> _Exercise objective_
Quote verbatim the span of lines that begins the listing below and closes with the line containing "WINDOW_Y + 1, 0);".

> _Data extract_
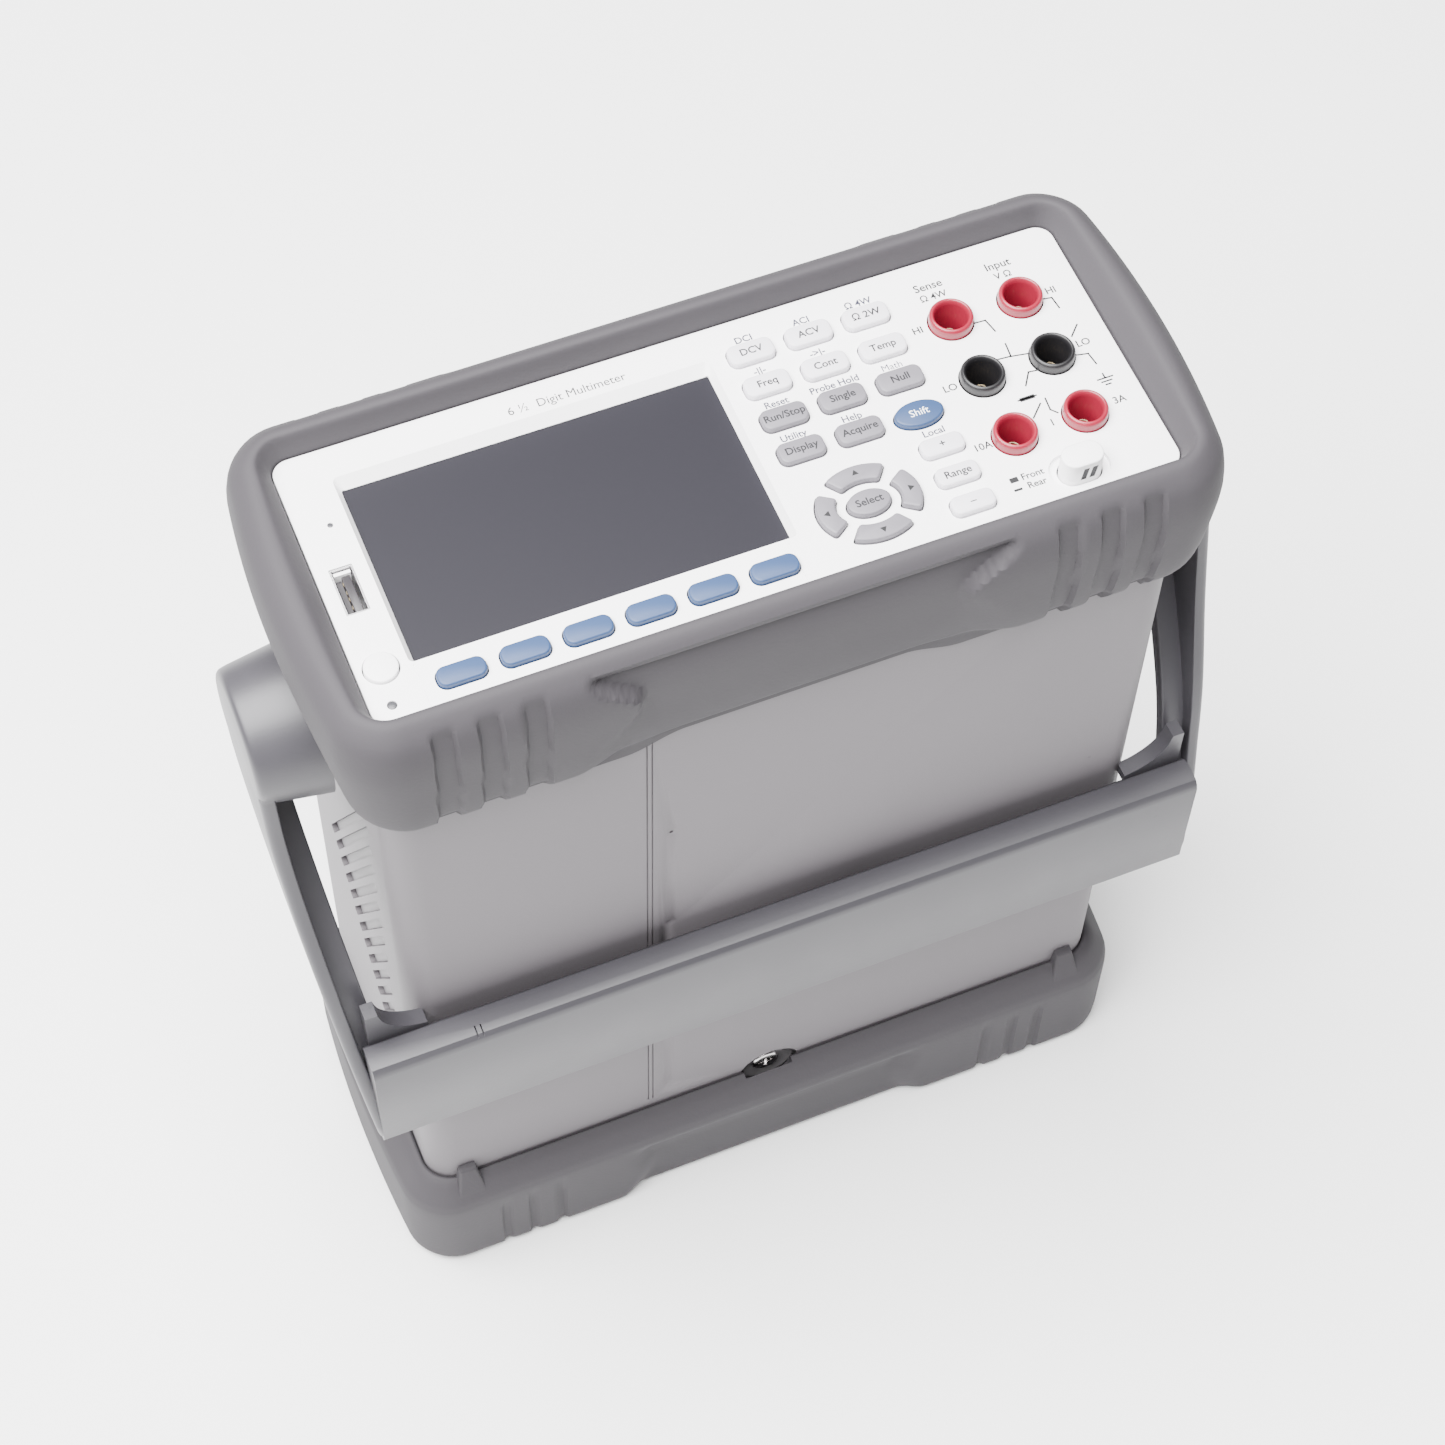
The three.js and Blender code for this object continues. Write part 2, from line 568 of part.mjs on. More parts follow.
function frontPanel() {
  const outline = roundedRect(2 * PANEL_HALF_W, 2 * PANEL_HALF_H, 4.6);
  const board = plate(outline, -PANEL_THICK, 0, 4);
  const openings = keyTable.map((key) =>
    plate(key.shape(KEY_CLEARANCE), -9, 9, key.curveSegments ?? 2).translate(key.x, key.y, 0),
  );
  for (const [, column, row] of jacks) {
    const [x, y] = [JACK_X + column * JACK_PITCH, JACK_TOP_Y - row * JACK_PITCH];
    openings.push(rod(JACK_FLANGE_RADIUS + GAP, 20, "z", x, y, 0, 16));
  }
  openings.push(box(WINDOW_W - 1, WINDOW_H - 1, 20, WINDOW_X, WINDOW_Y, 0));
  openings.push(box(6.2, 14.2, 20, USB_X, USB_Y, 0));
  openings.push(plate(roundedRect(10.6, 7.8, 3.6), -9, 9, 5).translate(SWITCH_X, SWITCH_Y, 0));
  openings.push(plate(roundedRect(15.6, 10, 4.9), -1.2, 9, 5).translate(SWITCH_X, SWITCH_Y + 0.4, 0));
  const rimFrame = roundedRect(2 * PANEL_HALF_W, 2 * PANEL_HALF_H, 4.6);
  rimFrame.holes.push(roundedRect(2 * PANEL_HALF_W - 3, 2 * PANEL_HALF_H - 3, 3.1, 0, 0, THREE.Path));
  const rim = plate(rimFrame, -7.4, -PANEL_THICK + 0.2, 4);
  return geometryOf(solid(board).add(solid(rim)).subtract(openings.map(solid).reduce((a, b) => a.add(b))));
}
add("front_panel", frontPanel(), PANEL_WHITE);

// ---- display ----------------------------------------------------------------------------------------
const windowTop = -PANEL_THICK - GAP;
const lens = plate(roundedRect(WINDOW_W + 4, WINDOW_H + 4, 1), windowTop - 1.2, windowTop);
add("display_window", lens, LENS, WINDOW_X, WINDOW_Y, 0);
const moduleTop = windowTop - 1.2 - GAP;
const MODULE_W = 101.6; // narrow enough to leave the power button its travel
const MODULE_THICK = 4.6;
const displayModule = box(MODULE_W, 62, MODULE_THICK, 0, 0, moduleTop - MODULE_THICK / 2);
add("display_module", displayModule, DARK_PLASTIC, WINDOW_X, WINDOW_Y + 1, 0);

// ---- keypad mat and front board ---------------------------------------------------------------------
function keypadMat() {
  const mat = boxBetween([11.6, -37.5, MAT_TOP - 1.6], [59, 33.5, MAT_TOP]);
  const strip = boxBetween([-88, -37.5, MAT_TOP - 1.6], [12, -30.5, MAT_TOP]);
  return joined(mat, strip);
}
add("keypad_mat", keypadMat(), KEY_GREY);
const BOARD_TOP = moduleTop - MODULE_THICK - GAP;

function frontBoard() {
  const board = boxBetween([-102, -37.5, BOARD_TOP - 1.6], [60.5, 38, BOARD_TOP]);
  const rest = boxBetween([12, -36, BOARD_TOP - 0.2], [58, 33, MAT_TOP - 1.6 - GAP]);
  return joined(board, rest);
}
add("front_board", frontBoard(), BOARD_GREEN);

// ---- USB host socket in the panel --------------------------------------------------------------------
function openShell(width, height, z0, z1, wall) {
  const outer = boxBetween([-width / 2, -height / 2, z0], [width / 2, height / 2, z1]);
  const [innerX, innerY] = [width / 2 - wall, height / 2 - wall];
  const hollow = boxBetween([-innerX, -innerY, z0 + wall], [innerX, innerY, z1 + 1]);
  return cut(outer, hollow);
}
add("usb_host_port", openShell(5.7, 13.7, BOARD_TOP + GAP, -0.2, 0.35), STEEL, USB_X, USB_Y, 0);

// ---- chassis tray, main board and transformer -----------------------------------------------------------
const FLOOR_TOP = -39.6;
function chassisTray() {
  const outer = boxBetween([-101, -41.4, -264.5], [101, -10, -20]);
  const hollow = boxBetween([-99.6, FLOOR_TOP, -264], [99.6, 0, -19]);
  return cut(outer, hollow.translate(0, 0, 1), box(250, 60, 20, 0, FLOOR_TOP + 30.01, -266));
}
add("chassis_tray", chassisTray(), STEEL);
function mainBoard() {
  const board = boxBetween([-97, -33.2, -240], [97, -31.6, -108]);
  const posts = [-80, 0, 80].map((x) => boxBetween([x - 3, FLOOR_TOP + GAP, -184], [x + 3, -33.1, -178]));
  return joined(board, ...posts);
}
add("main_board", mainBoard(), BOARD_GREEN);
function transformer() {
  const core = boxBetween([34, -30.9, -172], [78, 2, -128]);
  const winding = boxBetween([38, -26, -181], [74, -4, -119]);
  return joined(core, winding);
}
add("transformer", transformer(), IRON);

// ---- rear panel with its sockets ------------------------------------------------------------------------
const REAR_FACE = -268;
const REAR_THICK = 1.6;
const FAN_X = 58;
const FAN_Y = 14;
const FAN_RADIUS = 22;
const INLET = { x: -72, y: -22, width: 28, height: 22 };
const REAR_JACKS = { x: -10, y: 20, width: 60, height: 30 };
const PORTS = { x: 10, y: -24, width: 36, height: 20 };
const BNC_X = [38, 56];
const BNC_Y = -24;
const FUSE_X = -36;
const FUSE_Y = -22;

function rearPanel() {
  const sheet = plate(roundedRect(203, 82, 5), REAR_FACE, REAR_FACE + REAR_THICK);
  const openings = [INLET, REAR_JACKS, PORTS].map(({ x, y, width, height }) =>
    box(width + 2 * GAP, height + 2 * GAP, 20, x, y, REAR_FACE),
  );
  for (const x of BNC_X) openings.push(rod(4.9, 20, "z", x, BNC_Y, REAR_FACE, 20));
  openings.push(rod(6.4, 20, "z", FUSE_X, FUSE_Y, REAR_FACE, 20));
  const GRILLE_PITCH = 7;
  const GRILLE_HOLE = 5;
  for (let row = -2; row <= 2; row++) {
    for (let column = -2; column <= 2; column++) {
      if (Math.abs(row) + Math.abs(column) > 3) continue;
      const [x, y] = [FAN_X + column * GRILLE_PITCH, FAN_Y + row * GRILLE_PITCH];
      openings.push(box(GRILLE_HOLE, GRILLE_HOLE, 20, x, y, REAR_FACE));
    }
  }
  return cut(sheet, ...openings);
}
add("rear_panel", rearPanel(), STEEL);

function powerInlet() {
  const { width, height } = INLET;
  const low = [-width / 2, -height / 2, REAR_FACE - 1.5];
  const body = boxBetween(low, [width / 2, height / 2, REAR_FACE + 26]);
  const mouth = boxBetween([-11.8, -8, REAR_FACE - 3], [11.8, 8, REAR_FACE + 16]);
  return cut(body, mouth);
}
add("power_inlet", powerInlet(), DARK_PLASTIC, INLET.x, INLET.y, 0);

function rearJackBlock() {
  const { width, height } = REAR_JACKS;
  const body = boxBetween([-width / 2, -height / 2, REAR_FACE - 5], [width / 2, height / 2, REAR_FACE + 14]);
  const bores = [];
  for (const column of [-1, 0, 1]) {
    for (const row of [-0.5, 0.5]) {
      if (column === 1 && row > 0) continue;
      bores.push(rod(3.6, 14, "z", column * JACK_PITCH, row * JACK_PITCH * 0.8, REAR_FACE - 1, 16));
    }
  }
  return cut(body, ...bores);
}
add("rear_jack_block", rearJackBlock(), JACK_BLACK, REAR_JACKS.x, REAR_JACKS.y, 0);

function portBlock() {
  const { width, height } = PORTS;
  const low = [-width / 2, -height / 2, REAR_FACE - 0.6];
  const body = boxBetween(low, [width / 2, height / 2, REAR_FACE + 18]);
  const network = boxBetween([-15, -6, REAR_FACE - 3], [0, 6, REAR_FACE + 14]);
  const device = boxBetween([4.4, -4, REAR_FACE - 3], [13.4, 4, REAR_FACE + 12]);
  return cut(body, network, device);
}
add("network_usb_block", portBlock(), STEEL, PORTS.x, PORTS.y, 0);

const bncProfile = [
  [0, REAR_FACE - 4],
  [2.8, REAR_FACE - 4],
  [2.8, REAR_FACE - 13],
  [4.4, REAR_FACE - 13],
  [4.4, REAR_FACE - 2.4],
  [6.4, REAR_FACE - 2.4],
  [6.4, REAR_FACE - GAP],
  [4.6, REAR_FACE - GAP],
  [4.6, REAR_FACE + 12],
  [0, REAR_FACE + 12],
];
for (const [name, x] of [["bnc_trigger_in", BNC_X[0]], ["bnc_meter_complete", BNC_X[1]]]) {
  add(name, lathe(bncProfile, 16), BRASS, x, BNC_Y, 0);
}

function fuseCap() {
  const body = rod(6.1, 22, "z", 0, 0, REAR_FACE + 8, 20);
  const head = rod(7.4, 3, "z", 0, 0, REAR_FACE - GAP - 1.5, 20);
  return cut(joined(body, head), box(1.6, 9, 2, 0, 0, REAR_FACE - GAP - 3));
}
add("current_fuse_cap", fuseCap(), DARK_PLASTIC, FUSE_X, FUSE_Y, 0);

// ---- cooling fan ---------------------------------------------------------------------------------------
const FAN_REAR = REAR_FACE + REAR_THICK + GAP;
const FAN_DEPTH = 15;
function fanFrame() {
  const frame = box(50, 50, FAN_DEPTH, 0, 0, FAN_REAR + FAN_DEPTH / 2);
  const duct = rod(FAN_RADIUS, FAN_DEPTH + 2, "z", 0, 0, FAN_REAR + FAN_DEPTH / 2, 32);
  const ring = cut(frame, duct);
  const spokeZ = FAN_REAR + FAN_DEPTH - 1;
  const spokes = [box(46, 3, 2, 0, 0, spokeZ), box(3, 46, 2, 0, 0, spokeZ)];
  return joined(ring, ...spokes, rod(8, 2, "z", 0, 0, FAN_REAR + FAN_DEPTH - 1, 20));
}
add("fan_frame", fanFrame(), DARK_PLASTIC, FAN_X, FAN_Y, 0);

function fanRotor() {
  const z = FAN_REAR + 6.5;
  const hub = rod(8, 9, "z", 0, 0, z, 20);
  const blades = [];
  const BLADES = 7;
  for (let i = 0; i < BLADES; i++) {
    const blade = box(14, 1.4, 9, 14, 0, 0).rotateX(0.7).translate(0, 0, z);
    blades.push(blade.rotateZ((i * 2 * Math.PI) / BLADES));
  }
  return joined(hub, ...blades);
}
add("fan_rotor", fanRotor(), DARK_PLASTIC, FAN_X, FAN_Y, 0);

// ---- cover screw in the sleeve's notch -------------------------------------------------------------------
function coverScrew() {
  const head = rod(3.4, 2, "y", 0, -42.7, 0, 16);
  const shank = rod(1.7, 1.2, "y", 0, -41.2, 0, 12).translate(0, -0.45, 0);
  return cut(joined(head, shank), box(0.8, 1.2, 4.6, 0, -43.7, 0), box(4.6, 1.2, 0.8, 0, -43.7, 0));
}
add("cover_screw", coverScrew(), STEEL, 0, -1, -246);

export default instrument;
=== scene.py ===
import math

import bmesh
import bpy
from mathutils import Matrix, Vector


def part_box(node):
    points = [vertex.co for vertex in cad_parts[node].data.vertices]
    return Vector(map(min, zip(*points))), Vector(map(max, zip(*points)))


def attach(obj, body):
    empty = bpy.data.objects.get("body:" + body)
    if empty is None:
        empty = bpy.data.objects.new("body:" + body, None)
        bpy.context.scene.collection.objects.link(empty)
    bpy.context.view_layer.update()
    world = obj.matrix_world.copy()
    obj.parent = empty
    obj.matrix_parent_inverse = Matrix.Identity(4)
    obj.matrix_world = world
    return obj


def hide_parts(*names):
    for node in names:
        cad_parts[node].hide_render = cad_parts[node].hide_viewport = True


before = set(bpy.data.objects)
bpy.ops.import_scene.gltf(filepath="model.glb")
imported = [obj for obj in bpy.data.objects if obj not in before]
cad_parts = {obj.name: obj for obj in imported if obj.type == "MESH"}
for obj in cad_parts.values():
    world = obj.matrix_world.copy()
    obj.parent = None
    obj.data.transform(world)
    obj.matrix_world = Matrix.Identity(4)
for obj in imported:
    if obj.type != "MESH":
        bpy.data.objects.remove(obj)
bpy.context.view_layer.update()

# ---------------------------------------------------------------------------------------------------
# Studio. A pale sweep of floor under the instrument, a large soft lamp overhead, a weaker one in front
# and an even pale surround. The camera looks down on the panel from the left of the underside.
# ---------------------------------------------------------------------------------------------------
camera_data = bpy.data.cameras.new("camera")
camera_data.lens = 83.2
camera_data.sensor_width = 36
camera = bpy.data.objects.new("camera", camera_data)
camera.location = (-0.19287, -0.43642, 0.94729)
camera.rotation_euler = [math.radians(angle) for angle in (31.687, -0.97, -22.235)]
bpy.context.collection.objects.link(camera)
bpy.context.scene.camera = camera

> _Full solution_
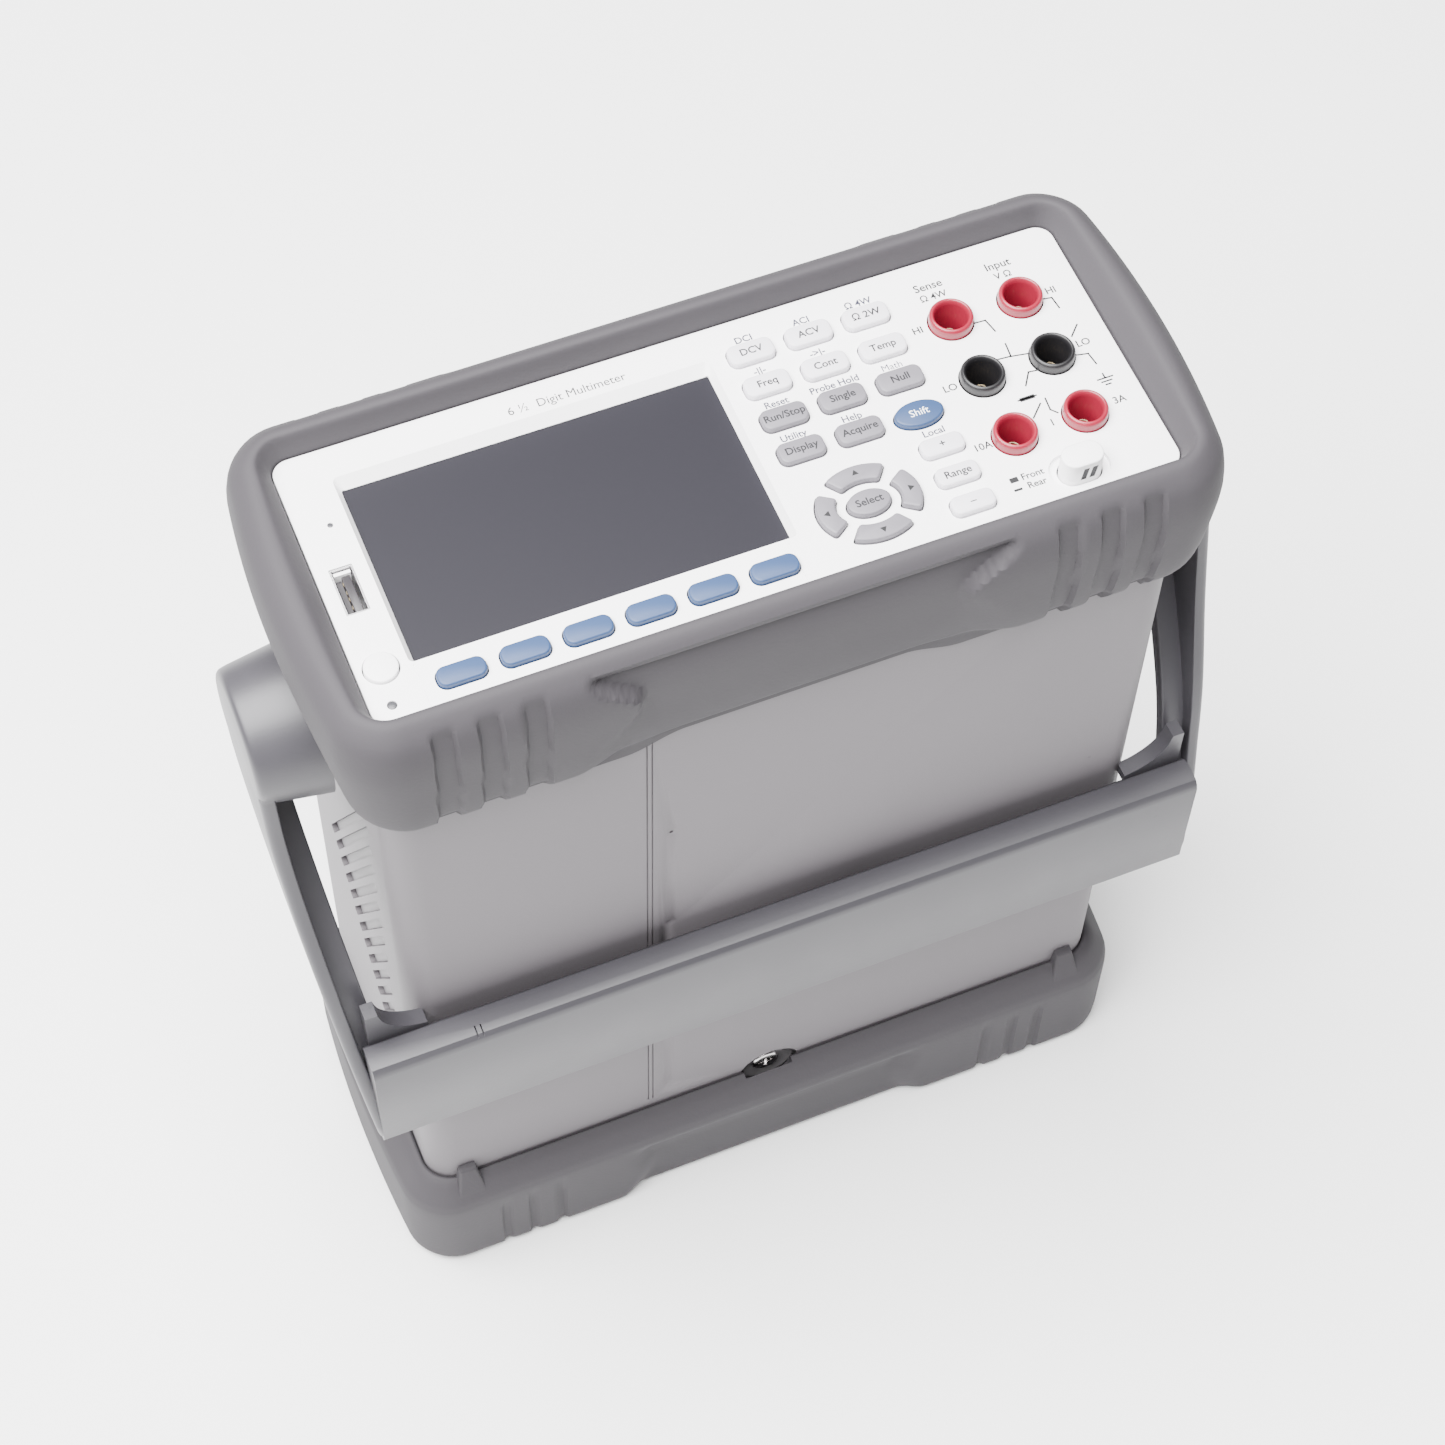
The three.js and Blender code for this object continues. Write part 2, from line 568 of part.mjs on. More parts follow.
function frontPanel() {
  const outline = roundedRect(2 * PANEL_HALF_W, 2 * PANEL_HALF_H, 4.6);
  const board = plate(outline, -PANEL_THICK, 0, 4);
  const openings = keyTable.map((key) =>
    plate(key.shape(KEY_CLEARANCE), -9, 9, key.curveSegments ?? 2).translate(key.x, key.y, 0),
  );
  for (const [, column, row] of jacks) {
    const [x, y] = [JACK_X + column * JACK_PITCH, JACK_TOP_Y - row * JACK_PITCH];
    openings.push(rod(JACK_FLANGE_RADIUS + GAP, 20, "z", x, y, 0, 16));
  }
  openings.push(box(WINDOW_W - 1, WINDOW_H - 1, 20, WINDOW_X, WINDOW_Y, 0));
  openings.push(box(6.2, 14.2, 20, USB_X, USB_Y, 0));
  openings.push(plate(roundedRect(10.6, 7.8, 3.6), -9, 9, 5).translate(SWITCH_X, SWITCH_Y, 0));
  openings.push(plate(roundedRect(15.6, 10, 4.9), -1.2, 9, 5).translate(SWITCH_X, SWITCH_Y + 0.4, 0));
  const rimFrame = roundedRect(2 * PANEL_HALF_W, 2 * PANEL_HALF_H, 4.6);
  rimFrame.holes.push(roundedRect(2 * PANEL_HALF_W - 3, 2 * PANEL_HALF_H - 3, 3.1, 0, 0, THREE.Path));
  const rim = plate(rimFrame, -7.4, -PANEL_THICK + 0.2, 4);
  return geometryOf(solid(board).add(solid(rim)).subtract(openings.map(solid).reduce((a, b) => a.add(b))));
}
add("front_panel", frontPanel(), PANEL_WHITE);

// ---- display ----------------------------------------------------------------------------------------
const windowTop = -PANEL_THICK - GAP;
const lens = plate(roundedRect(WINDOW_W + 4, WINDOW_H + 4, 1), windowTop - 1.2, windowTop);
add("display_window", lens, LENS, WINDOW_X, WINDOW_Y, 0);
const moduleTop = windowTop - 1.2 - GAP;
const MODULE_W = 101.6; // narrow enough to leave the power button its travel
const MODULE_THICK = 4.6;
const displayModule = box(MODULE_W, 62, MODULE_THICK, 0, 0, moduleTop - MODULE_THICK / 2);
add("display_module", displayModule, DARK_PLASTIC, WINDOW_X, WINDOW_Y + 1, 0);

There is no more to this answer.